Desse novo encontro com o artista nasce um experimento, que vai colocar de vez o seu trabalho cinematográfico em um outro patamar, sua ânsia pela liberdade e por transcender a fronteira entre cinema e arte chega no ápice do que se havia visto até então, tanto no cinema, quanto na arte. Cosmococa que foi conceituado como um Programa in Progress, é a invenção do “Quasi Cinema”, uma espécie de barril de pólvora que detona a película cinematográfica, com uma câmera fotográfica e expande o conceito de cinema e arte para as mais variadas direções. O experimento coloca o corpo dentro do filme através de projeções em mais de uma tela, as séries originais são cinco e elas propõe dois tipos de instalações, públicas e privadas; o tempo do cinema aqui é detonado, os fotogramas dão a impressão do lapso de tempo e de letargia; levando o cinema a questionar o espaço tempo, o público deixa de ser espectador e passa a ser participante; a experiência corpórea passa a fazer parte do filme e os objetos que estão no ambiente na verdade são instrumentos de dilatação do tempo, são ativadores desses estados sensoriais.

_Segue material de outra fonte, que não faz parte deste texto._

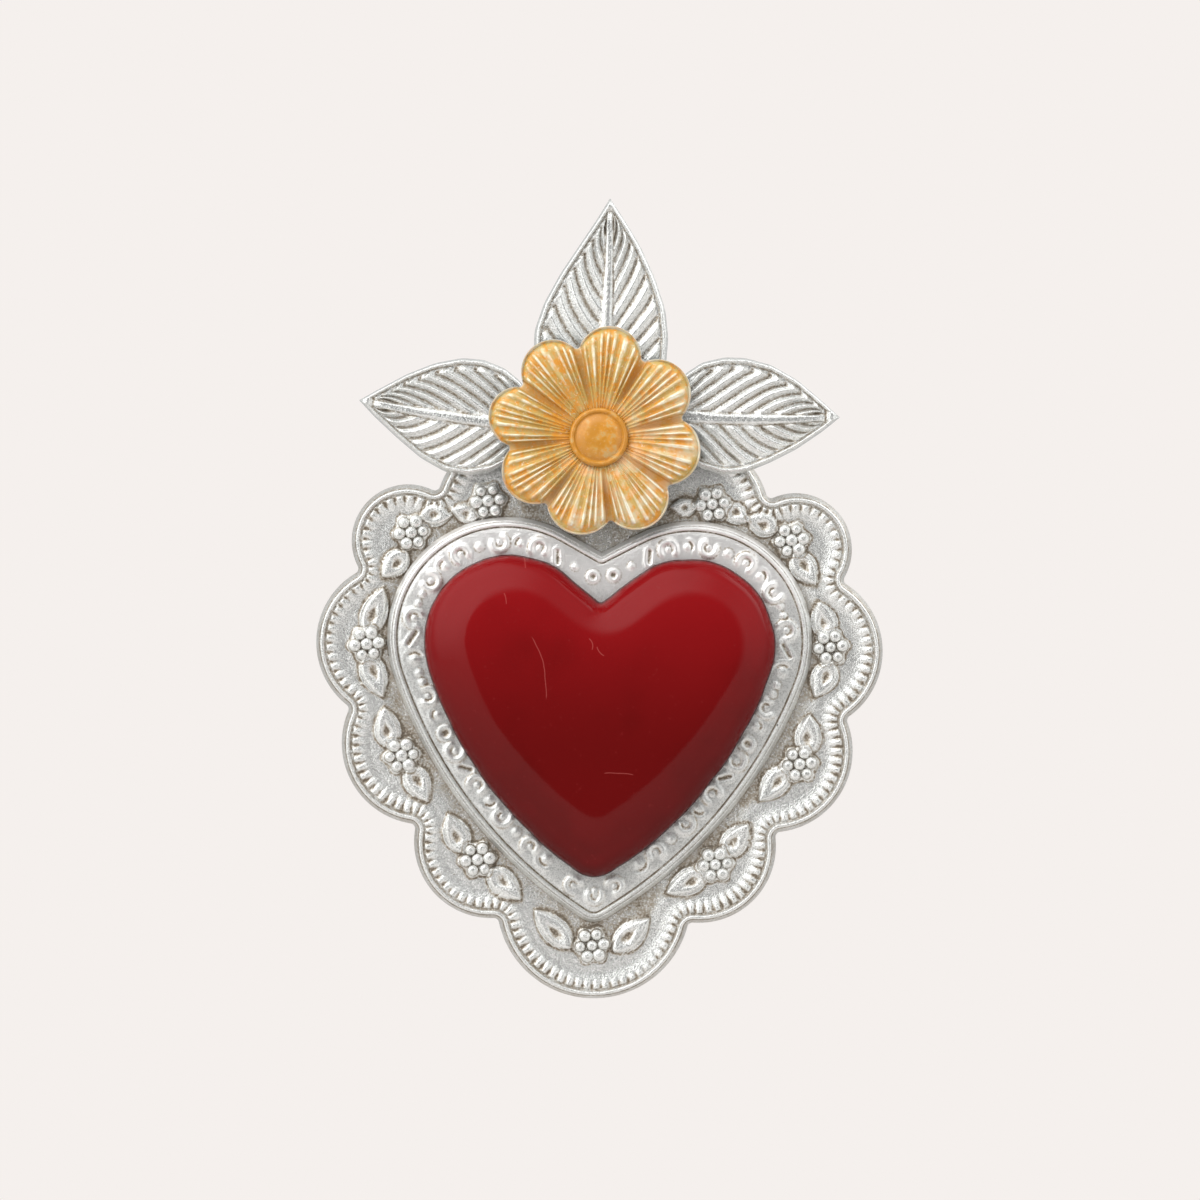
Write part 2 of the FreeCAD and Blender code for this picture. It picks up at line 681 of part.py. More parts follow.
def add_cap():
    body = doc.addObject("PartDesign::Body", "flower_cap")
    sketch = body.newObject("Sketcher::SketchObject", "cap_profile")
    plane = [item for item in body.Origin.OriginFeatures if item.Role == "XZ_Plane"][0]
    sketch.AttachmentSupport = [(plane, "")]
    sketch.MapMode = "FlatFace"
    lip_foot = "sizes.cap_lip_rise / 2"
    dip = "(sizes.cap_radius - sizes.cap_lip_width)"
    # Across and up from the seat's middle, round the profile from the axis
    corners = [
        ("0", "0"),
        ("sizes.cap_radius", "0"),
        ("sizes.cap_radius", lip_foot),
        ("sizes.cap_radius - sizes.cap_lip_width / 2", "sizes.cap_lip_rise"),
        (dip, lip_foot),
    ]
    for across, up in CAP_CROWN_SHARES:
        corners.append(("%s * %s" % (dip, across), "%s + sizes.cap_crown_rise * %s" % (lip_foot, up)))
    corners.append(("0", lip_foot + " + sizes.cap_crown_rise"))
    points = [FreeCAD.Vector(*[sheet.evalExpression(term) for term in corner]) for corner in corners]
    for index, point in enumerate(points):
        sketch.addGeometry(Part.LineSegment(point, points[(index + 1) % len(points)]))
    for index in range(len(points)):
        sketch.addConstraint(Sketcher.Constraint("Coincident", index, 2, (index + 1) % len(points), 1))
    for index, (point, terms) in enumerate(zip(points, corners)):
        for kind, value, term in zip(("DistanceX", "DistanceY"), point, terms):
            if term == "0":
                axis = -2 if kind == "DistanceX" else -1
                sketch.addConstraint(Sketcher.Constraint("PointOnObject", index, 1, axis))
            else:
                bound = sketch.addConstraint(Sketcher.Constraint(kind, -1, 1, index, 1, value))
                sketch.setExpression("Constraints[%d]" % bound, term)
    doc.recompute()
    turned = body.newObject("PartDesign::Revolution", "cap_turned")
    turned.Profile = sketch
    turned.ReferenceAxis = (sketch, ["V_Axis"])
    turned.Angle = 360
    body.Tip = turned
    return body


flower_cap = add_cap()

# Hanging ring and its strap, inside the plate's hollow back

RING_RADIUS = (size("ring_bore") + size("ring_wire")) / 2
WIRE_RADIUS = size("ring_wire") / 2
LOOP_RADIUS = WIRE_RADIUS + size("ring_gap")
HINGE_DEPTH = PLATE_BACK_DEPTH - LOOP_RADIUS
HINGE_HEIGHT = PLATE_TOP - size("hinge_drop")
# The ring leans on the plate's back, less a hair's breadth
LEAN = math.asin((size("ring_gap") - size("rest_gap")) / (2 * RING_RADIUS))


def add_ring():
    # The wire's eight-sided section, set out from the ring's axis and turned about it
    section = doc.addObject("Part::RegularPolygon", "ring_section")
    section.Polygon = 8
    section.setExpression("Circumradius", "sizes.ring_wire / 2")
    section.Placement.Rotation = FreeCAD.Rotation(FreeCAD.Vector(1, 0, 0), 90)
    section.setExpression("Placement.Base.x", "(sizes.ring_bore + sizes.ring_wire) / 2")
    ring = doc.addObject("Part::Revolution", "hanger_ring")
    ring.Source = section
    ring.Axis = FreeCAD.Vector(0, 0, 1)
    ring.Angle = 360
    ring.Solid = True
    return ring


def add_box(name, across, deep, up, place):
    box = doc.addObject("Part::Box", name)
    for cell, term in zip(("Length", "Width", "Height"), (across, deep, up)):
        box.setExpression(cell, term)
    for cell, term in zip(("x", "y", "z"), place):
        box.setExpression("Placement.Base." + cell, term)
    return box


def add_rod(name, radius, length, start):
    rod = doc.addObject("Part::Cylinder", name)
    rod.Placement.Rotation = FreeCAD.Rotation(FreeCAD.Vector(0, 1, 0), 90)
    rod.setExpression("Radius", radius)
    rod.setExpression("Height", length)
    rod.setExpression("Placement.Base.x", start)
    return rod


def add_strap():
    # Modelled with its loop's centre at its own origin, the wall towards +Y
    loop = "(sizes.ring_wire / 2 + sizes.ring_gap)"
    outside = "(sizes.ring_wire / 2 + sizes.ring_gap + sizes.strap_gauge)"
    foot = "(sizes.ring_wire / 2 + sizes.ring_gap + sizes.strap_gauge + sizes.strap_foot)"
    across = "sizes.strap_width"
    start = "-sizes.strap_width / 2"
    long = "(sizes.strap_width + 2 * sizes.overrun)"
    bow = add_rod("strap_bow", outside, across, start)
    legs = add_box("strap_legs", across, loop, "2 * " + outside, (start, "-" + loop, "-" + outside))
    feet = add_box("strap_feet", across, "sizes.strap_gauge", "2 * " + foot,
                   (start, "-" + loop, "-" + foot))
    bore = add_rod("strap_bore", loop, long, "-%s / 2" % long)
    gap = add_box("strap_gap", long, loop + " + sizes.overrun", "2 * " + loop,
                  ("-%s / 2" % long, "-%s - sizes.overrun" % loop, "-" + loop))
    full = doc.addObject("Part::MultiFuse", "strap_full")
    full.Shapes = [bow, legs, feet]
    inside = doc.addObject("Part::MultiFuse", "strap_inside")
    inside.Shapes = [bore, gap]
    strap = doc.addObject("Part::Cut", "hanger_strap")
    strap.Base = full
    strap.Tool = inside
    return strap


hanger_ring = add_ring()
hanger_strap = add_strap()

# Solder: groups of small drops that join the pressings

SOLDER = size("solder_radius")
# How far below the side leaves' middle their drops sit, in half widths of the leaf
LEAF_SOLDER_DROP_SHARES = (0.42, 0.55)


def add_solder(name, places):
    # Each place is (across, up, back depth, front depth) of one drop
    drops = []
    for index, (across, up, back, front) in enumerate(places):
        drop = doc.addObject("Part::Prism", "%s_drop_%d" % (name, index))
        drop.Polygon = 8
        drop.setExpression("Circumradius", "sizes.solder_radius")
        drop.Height = front - back
        drop.Placement = FreeCAD.Placement(at_depth((across, up), back),
                                           FreeCAD.Rotation(FreeCAD.Vector(1, 0, 0), 90))
        drops.append(drop)
    group = doc.addObject("Part::Compound", name)
    group.Links = drops
    return group


def heart_spots(heart, inset):
    # One spot at the side and one at the top of each lobe, and one above the tip
    right = [polar(heart["lobe"], heart["lobe_radius"] - inset, turn) for turn in (0, math.pi / 2)]
    return right + [mirrored(spot) for spot in right]


def frame_solder_places():
    spots = heart_spots(FRAME, size("frame_band"))
    spots.append((0, size("frame_band") + SOLDER - FRAME_TIP_SHARE * size("frame_height")))
    return [spot + (FIELD_DEPTH, SEAT_DEPTH - GAUGE) for spot in spots]


def dome_solder_places():
    spots = heart_spots(DOME, GAUGE * 2 + SOLDER) + [DOME["tip"]]
    return [spot + (SEAT_DEPTH, SEAT_DEPTH + size("solder_height")) for spot in spots]


def leaf_solder_places():
    # On the bead's crest, below the side leaves' middle by a share of their half width
    crest = size("plate_depth")
    inset = RIM_FRONT_SHARES[1][0] * RIM
    right = PLATE_LOBES[len(SIDE_LOBE_SHARES)]
    reach = right[2] - inset
    spots = [polar(TOP_LOBE, TOP_LOBE[2] - inset, math.pi / 2)]
    for share in LEAF_SOLDER_DROP_SHARES:
        up = SIDE_LEAF_UP - share * size("side_leaf_width") / 2
        spot = polar(right, reach, math.asin((up - right[1]) / reach))
        spots += [spot, mirrored(spot)]
    return [spot + (crest, LEAF_BACK_DEPTH) for spot in spots]


def flower_solder_places():
    # Under the petals that lie on the three leaves
    places = []
    for petal in (0, 2, 6):
        turn = math.radians(90 - PETAL_SHARES[petal][0])
        spot = polar(PETALS[petal], PETALS[petal][2] - SOLDER - GAUGE, turn)
        places.append(spot + (LEAF_TOP_DEPTH, FLOWER_DEPTH))
    return places


solder_frame = add_solder("solder_frame", frame_solder_places())
solder_dome = add_solder("solder_dome", dome_solder_places())
solder_leaves = add_solder("solder_leaves", leaf_solder_places())
solder_flower = add_solder("solder_flower", flower_solder_places())

# Placement: the hanging point, inside the top of the ring, is the origin

HANG_REACH = 2 * RING_RADIUS - WIRE_RADIUS
HANG_DEPTH = HINGE_DEPTH + HANG_REACH * math.sin(LEAN)
HANG_HEIGHT = HINGE_HEIGHT + HANG_REACH * math.cos(LEAN)
ORIGIN = FreeCAD.Vector(0, HANG_DEPTH, -HANG_HEIGHT)
UPRIGHT = FreeCAD.Rotation()


def place(piece, point, depth, rotation):
    piece.Placement = FreeCAD.Placement(ORIGIN + at_depth(point, depth), rotation)


for piece in (base_plate, heart_frame, heart_dome, flower,
              solder_frame, solder_dome, solder_leaves, solder_flower):
    place(piece, (0, 0), 0, UPRIGHT)
for name, (_, base, turn) in LEAF_PLACES.items():
    place(leaves[name], base, 0, FreeCAD.Rotation(FreeCAD.Vector(0, 1, 0), turn))
place(flower_cap, FLOWER_CENTRE, CAP_DEPTH, FreeCAD.Rotation(FreeCAD.Vector(1, 0, 0), 90))
place(hanger_strap, (0, HINGE_HEIGHT), HINGE_DEPTH, UPRIGHT)
place(hanger_ring, (0, HINGE_HEIGHT + RING_RADIUS * math.cos(LEAN)),
      HINGE_DEPTH + RING_RADIUS * math.sin(LEAN),
      FreeCAD.Rotation(FreeCAD.Vector(1, 0, 0), 90 + math.degrees(LEAN)))
doc.recompute()

pieces = [base_plate, heart_frame, heart_dome, flower, flower_cap, hanger_strap, hanger_ring,
          solder_frame, solder_dome, solder_leaves, solder_flower] + list(leaves.values())
for item in doc.Objects:
    if "Invalid" in item.State or "Error" in item.State:
        raise RuntimeError("%s failed: %s" % (item.Name, item.State))
os.makedirs("parts", exist_ok=True)
for piece in pieces:
    if piece.Shape.isNull() or not piece.Shape.isValid():
        raise RuntimeError("%s has no valid shape" % piece.Label)
    piece.Shape.exportStep("parts/%s.step" % piece.Label)
    box = piece.Shape.BoundBox
    print("%-14s solids %d faces %d volume %.1f x %.2f..%.2f y %.2f..%.2f z %.2f..%.2f" % (
        piece.Label, len(piece.Shape.Solids), len(piece.Shape.Faces), piece.Shape.Volume,
        box.XMin, box.XMax, box.YMin, box.YMax, box.ZMin, box.ZMax))
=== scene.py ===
import math

import bpy
import numpy as np
from mathutils import Matrix, Vector


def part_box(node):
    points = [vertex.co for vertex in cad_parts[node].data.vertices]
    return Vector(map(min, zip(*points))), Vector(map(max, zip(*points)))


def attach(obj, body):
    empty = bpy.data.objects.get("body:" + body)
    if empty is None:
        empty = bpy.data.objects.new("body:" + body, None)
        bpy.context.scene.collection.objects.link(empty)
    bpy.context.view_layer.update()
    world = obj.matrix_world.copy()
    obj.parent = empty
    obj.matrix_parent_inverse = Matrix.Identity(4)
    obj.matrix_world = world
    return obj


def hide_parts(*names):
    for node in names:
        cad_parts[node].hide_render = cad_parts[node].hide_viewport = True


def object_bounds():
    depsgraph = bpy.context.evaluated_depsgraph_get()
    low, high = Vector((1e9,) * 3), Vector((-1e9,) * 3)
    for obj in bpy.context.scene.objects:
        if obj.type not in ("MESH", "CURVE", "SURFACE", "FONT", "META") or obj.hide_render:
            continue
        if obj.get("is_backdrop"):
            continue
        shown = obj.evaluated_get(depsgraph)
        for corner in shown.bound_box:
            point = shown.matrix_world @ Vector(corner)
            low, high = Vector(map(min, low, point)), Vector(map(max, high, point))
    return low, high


bl_info = {
    "name": "Tin heart ornament",
    "version": (1, 0, 0),
    "blender": (4, 5, 0),
    "location": "View3D > Sidebar > Tin heart",
    "description": "Dresses the packed tin ornament: embossed plate, enamelled heart, leaves and flower",
    "category": "Object",
}

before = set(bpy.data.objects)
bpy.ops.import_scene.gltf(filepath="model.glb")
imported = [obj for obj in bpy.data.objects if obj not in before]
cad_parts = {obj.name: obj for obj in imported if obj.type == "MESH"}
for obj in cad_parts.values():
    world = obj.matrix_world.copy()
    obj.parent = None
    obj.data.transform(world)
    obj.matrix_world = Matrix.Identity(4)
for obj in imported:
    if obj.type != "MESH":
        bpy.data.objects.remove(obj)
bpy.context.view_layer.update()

# The layout frame: millimetres across and up from the plate's datum, and depth off the wall
PLATE_LOW, PLATE_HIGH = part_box("base_plate")
PLATE_DROP = 69.0
WALL = PLATE_HIGH[1] * 1000
DATUM = PLATE_LOW[2] * 1000 + PLATE_DROP

# Depth of each layer off the wall in mm
HUB_DEPTH = 3.3
FIELD_DEPTH = 3.5
BERRY_DEPTH = 3.82
LEAF_DEPTH = 5.3
BAND_DEPTH = 5.5
FLOWER_DEPTH = 8.2
BUTTON_DEPTH = 10.1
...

Waly Salomão o responsável por unir os dois amigos, explica a função das lixas de unha como “aquele tempo das mulheres na janela lixando as unhas e vendo a vida passar” só um poeta baiano conseguiria descrever tão bem do que se trata Cosmococa e sua magia em dilatar o tempo, de tocar o corpo e penetrar corpo e obra simultaneamente. Esses novos trabalhos que se estendem de um modo só hoje chamado de multiplataforma, coloca o trabalho de D’Almeida como o mais inventivo cineasta de sua época.

No Brasil, Neville vai ao jornal onde trabalhava Nelson Rodrigues e pede para falar com ele, Nelson o recebe. Ele pede para comprar os direitos de A Dama do Lotação, mas sem ter um centavo no bolso, no final ele consegue que Nelson segure os direitos até que ele consiga o dinheiro. Finalmente ele consegue o dinheiro, compra os direitos e ainda contrata Rodrigues para escrever com ele os diálogos do roteiro. O filme é um sucesso e alcança a maior bilheteria de sua época e D’Almeida consegue levar Nelson Rodrigues ao cinema e a proeza de fazer muito dinheiro e ao mesmo tempo provocar ao colocar uma protagonista mulher, que é ativa e faz valer seu desejo, uma ruptura total no padrão do cinema da época, onde os protagonistas eram sempre homens.

O diretor segue seu caminho, sem se preocupar com a censura, e com a repercussão dos seus filmes. A Dama do Lotação feito em plena ditadura, tem oito minutos de corte, o que faz Neville quase desistir de exibi-lo, o assistente, Paulo Sergio de Almeida o convence, dizendo: “Nada disso (que foi tirado), tira a força do filme”. Finalmente o filme é lançado, o sucesso é absoluto, as filas viram quarteirões inteiros, Sônia Braga é um fenômeno, uma força cinematográfica e sensual. O filme é tão forte que provoca até hoje. Nelson Rodrigues finalmente é conhecido nacionalmente em uma escala nunca antes atingida o que vai gerar mais tarde uma outra parceria entre os dois, com Os Sete Gatinhos, filme de 1980.

Depois disso tudo vieram muitos outros: Música para Sempre (1980), Rio Babilônia (1982), O Encontro Amazônico (1989), Matou a família e foi ao cinema (1991), Navalha na Carne (1997), Hoje é dia de rock (1999), Maksuara – Crepúsculo dos deuses (2005), A frente fria que a chuva traz (2015) e Redenção (2017). O interessante que ao mesmo tempo existem outros filmes feitos no dia a dia, entre projetos de Quasi Cinema ao Além Cinema onde as fronteiras se transbordam, Cosmococa, Tabas Amazônicas e instalações diversas, a obra cinematográfica invade o espaço, o corpo, os sentidos e a própria vida. A certeza do que quer, o ímpeto de fazer, custe o que custar, produziu um corpo obra fílmico, que continua provador e nesse momento se torna mais que atual. Um cinema sem hipocrisia, uma arte sem fronteiras, esse é o legado, liberdade sempre, essa é a matéria da arte.

Com uma filmografia extensa que é difícil até quantificar todos os filmes realizados até agora, entre longas e videoarte, curtas e instalações, sem falar nos projetos ainda por realizar, num Programa in Progress infinito, Neville Duarte Almeida continua aquele garoto curioso, sempre buscando aquela cortina de veludo vermelho para abrir, a cada nova invenção, ele vai se apaixonando de novo, pela liberdade da arte, vivendo esse grande filme, todas essas instâncias da arte reverberam nessa obra vida, que agora completa 80 anos, como uma história de amor, uma história de cinema.